Table 4 Comparison of absolute REr values between ARR RFFA model and QRT and IFM

As shown in Table 5, RE (%) values are compared between the two models (QRT and IFM). Three different qualitative ranges were selected to compare the two models similar to Rahman et al. (2020). For a RE (%) value beyond the ± 60 range, a ‘Poor’ ranking is assigned to the test catchment, a ranking of ‘Good’ is related RE (%) values ranging from − 30– + 30%, and a ‘Fair’ ranking is given for the rest of the test catchments with RE (%) values between − 60– − 30% and + 30–60%. Table 6 compares the QRT and IFM based on QT_pred/QT_obs (ratio) values grouped in three qualitative ranges. A ‘Poor’ ranking is assigned to a test catchment if the ratio value is greater than 2, ‘Good’ ranking if the ratio value falls between 0.80 to 1.3, and ‘Fair’ if the ratio value is in the range of 0.6–0.8 and 1.3–2. Whilst Table 6 shows that QRT performs better than IFM in general, since the number of stations with ‘Poor’ and ‘Fair’ categories are relatively smaller than IFM, it is clear that IFM has a very strong performance in higher AEPs. As it is also seen in Table 6, QRT outperforms IFM in having a greater number of stations with a ‘Good’ ranking.

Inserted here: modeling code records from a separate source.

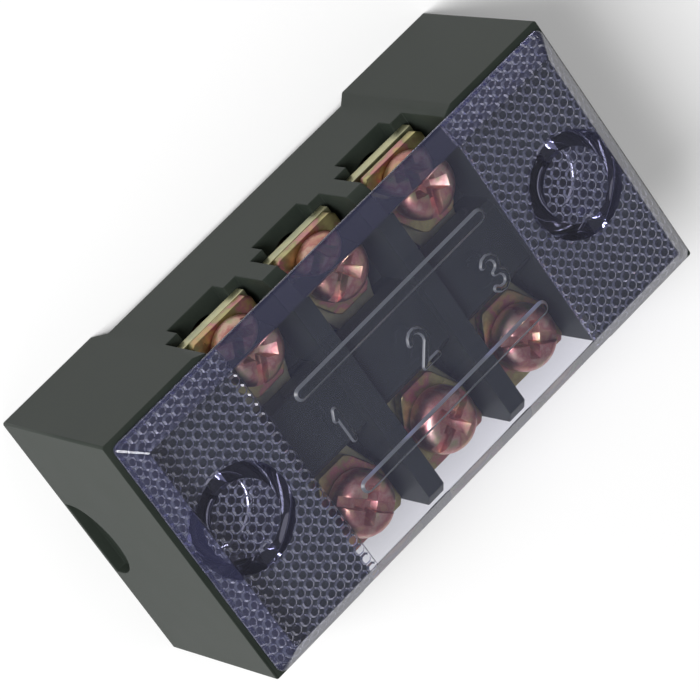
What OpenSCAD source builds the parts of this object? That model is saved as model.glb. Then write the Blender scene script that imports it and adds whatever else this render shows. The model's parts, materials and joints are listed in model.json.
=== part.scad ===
// Covered barrier terminal strip, three poles.
// A moulded base carries one through strap per pole, with a clamp screw and a
// clamp washer at each end. A clear cover plate snaps into the two mounting holes.
// Frame: origin at the centre of the footprint, +X along the row of poles, +Z up.
// Front is the +Y side, rear is the -Y side. All sizes are in millimetres.

/* [Base block] */
// Length along the row of poles
length = 45; // [42.6:0.1:60]
// Width across the end blocks
width = 22.2; // [21.6:0.1:30]
// Height of the end blocks, without the cover
base_height = 14.6; // [14.1:0.1:20]
// Radius of the upright corners of the end blocks
corner_radius = 0.2; // [0.1:0.05:1]
// Length of the waist between the end blocks
waist_length = 24.8; // [24.6:0.1:25.4]
// How far the long walls of the waist stand back from the end blocks
waist_inset = 0.4; // [0.1:0.05:0.8]
// How far the underside of the waist stands above the feet
waist_rise = 0.7; // [0.2:0.1:1.5]
// Length of the sloping step between the waist and an end block
waist_step = 1; // [0.4:0.1:1.4]

/* [Poles] */
// Distance from one pole to the next
pole_pitch = 8.8; // [8.1:0.1:8.8]
// Width of a wire mouth
mouth_width = 7.2; // [6.8:0.1:7.4]
// Height of the sill on which the strap lies
sill_height = 9; // [8:0.1:9.4]
// Width of the lower slot in the sill
sill_slot_width = 4.7; // [4.6:0.1:6]
// Depth of the lower slot below the sill
sill_slot_depth = 1.5; // [1.3:0.1:2.5]
// Height of the barriers between the poles
barrier_height = 13.6; // [12.9:0.1:14]
// Slope cut off the front top edge of each barrier
barrier_chamfer = 0.9; // [0.3:0.1:1.2]
// Height of the bridge that covers the middle of each strap
bridge_height = 12.7; // [11.4:0.1:12.8]
// Width of that bridge across the strip
bridge_width = 5.8; // [4:0.1:6.4]
// Chamfer along the upper edges of the bridge
bridge_chamfer = 0.5; // [0.2:0.1:0.8]

/* [Mounting holes] */
// Distance between the two mounting holes
hole_spacing = 35; // [34.6:0.1:36]
// Diameter of a mounting hole
hole_diameter = 4.4; // [3.2:0.1:5]
// Diameter of the counterbore that takes the screw head and the cover post
counterbore_diameter = 8.3; // [7:0.05:8.6]
// Height of the counterbore floor
counterbore_floor = 6; // [5:0.1:8]

/* [End recess] */
// Width of the arched recess in each end wall
recess_width = 6.6; // [4:0.1:7]
// Height of the top of the arched recess
recess_height = 4.2; // [4.1:0.1:5.4]
// Depth of the arched recess
recess_depth = 0.9; // [0.6:0.1:1.5]
// Height of the lip left under the arched recess
recess_lip = 0.35; // [0.2:0.05:0.5]

/* [Strap] */
// Length of a strap across the strip
strap_length = 20; // [19.6:0.1:20.8]
// Width of a strap at its ends
strap_width = 6.4; // [5.8:0.1:6.6]
// Width of a strap under the bridge
strap_neck_width = 3.8; // [3:0.1:5]
// Thickness of a strap
strap_thickness = 1; // [0.6:0.1:1.2]
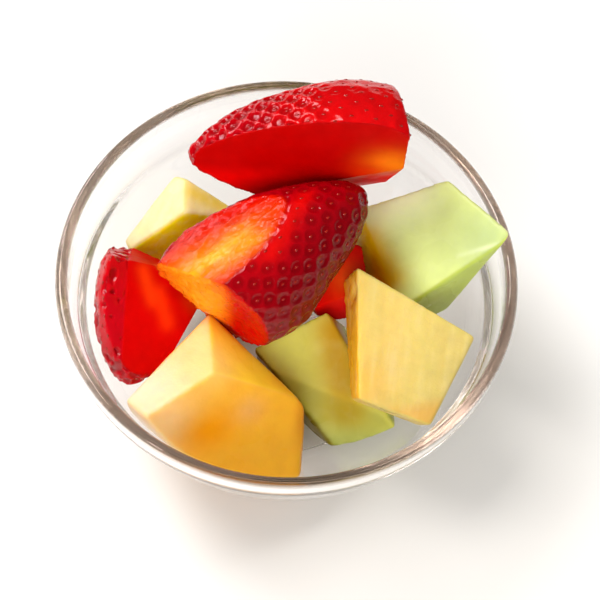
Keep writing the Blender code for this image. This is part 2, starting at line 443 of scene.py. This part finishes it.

Table 5 Grouping RE (%) values for QRT and IFM
Table 6 Grouping QT_pred/QT_obs (ratio) values for QRT and IFM models

Figures 7 and 8 show the spatial distribution of the absolute RE values of the test catchments for Q20 for QRT and IFM. It should be noted that according to our catchment selection criteria, most western catchments in NSW did not meet the criteria, which is why most of the selected catchments in NSW are from the east. As shown by green pins in these figures, the best performing catchments are those with the lowest absolute RE values of ≤ 25. It is also found that QRT performs slightly better than IFM for Q20 since Fig. 8 shows four more green pins than Fig. 7. For both QRT and IFM, the catchments located near the northeast part of NSW demonstrate smaller RE values. Figure 8 shows seven poorly performing catchments that have RE values of ≥ 100; however, six of those are the same catchments as in Fig. 7. In general, in many cases, both models work well in the selected area with low-performance catchments surrounded by very high-performance ones in Figs. 7, 8, and Appendix Figs. 10 and 11. This shows that the IFM and QRT do not show any spatial coherence in terms of poor model performance. Interestingly, same test catchments are performing poorly by both the IFM and QRT. Further investigation is needed to understand why these catchments are performing poorly by these linear RFFA techniques, which is left for future research efforts.

Fig. 7
figure 7

Spatial distribution of RE values for IFM-Q20 for South East Australia

Fig. 8
figure 8

Spatial distribution of RE values for QRT-Q20 for South East Australia

5 Conclusion

This study compares two common RFFA techniques, QRT and IFM using data from 181 catchments from south-east Australia, where 55 of them selected randomly as independent test catchments. The mean flood prediction model in IFM has R2 of 0.75 using three predictor variables (AREA, I62 and SDEN); however, the prediction equations of the QRT have an average R2 of 0.69 and have three to four predictor variables from AREA, I62, SDEN, MAR and MAE. The data of these predictor variables can be obtained relatively easily and hence the developed IFM and QRT can be applied easily in practice. Based on RE (%) and Qpred/Qobs ratio values, it is found that QRT underestimates the observed floods for the higher range of AEPs. However, IFM produces more accurate predictions for higher AEPs with a slight underestimation in smaller ranges of AEPs. In terms of comparing predicted and observed flood quantiles for IFM and QRT, IFM’s performance is slightly better than QRT. Comparing REr results shows that, in general, IFM produces better outcomes in higher ranges of AEPs, whilst QRT’s performance gets better with decreasing AEP. The REr values for IFM and QRT range 32.29–46.29% and 35.58–48.12%, respectively. There is no spatial coherence in the performance of the IFM and QRT. Most of the poor performing catchments are found to be common in both the IFM and QRT.

Based on REr results, both models have shown a good performance compared to the ARR-RFFA model. The REr values of ARR-RFFA model ranges 57.25–64.06%. It should be noted that our study uses a different data set than ARR in terms of record length and number of stations and validation technique. ARR-RFFA model adopted a leave-one-out validation technique based on 558 Australian catchments and this validation technique is more rigorous than the split-sample validation adopted in this study, which is the possible reason for having higher REr values for ARR-RFFA model. It is expected that the new methods proposed here will be accepted in the next version of ARR.

Further study should focus on extending the adopted methodology to all the Australian states, apply leave-one-out and Monte Carlo cross-validation techniques and incorporating the impacts of climate change on design flood estimates using QRT and IFM.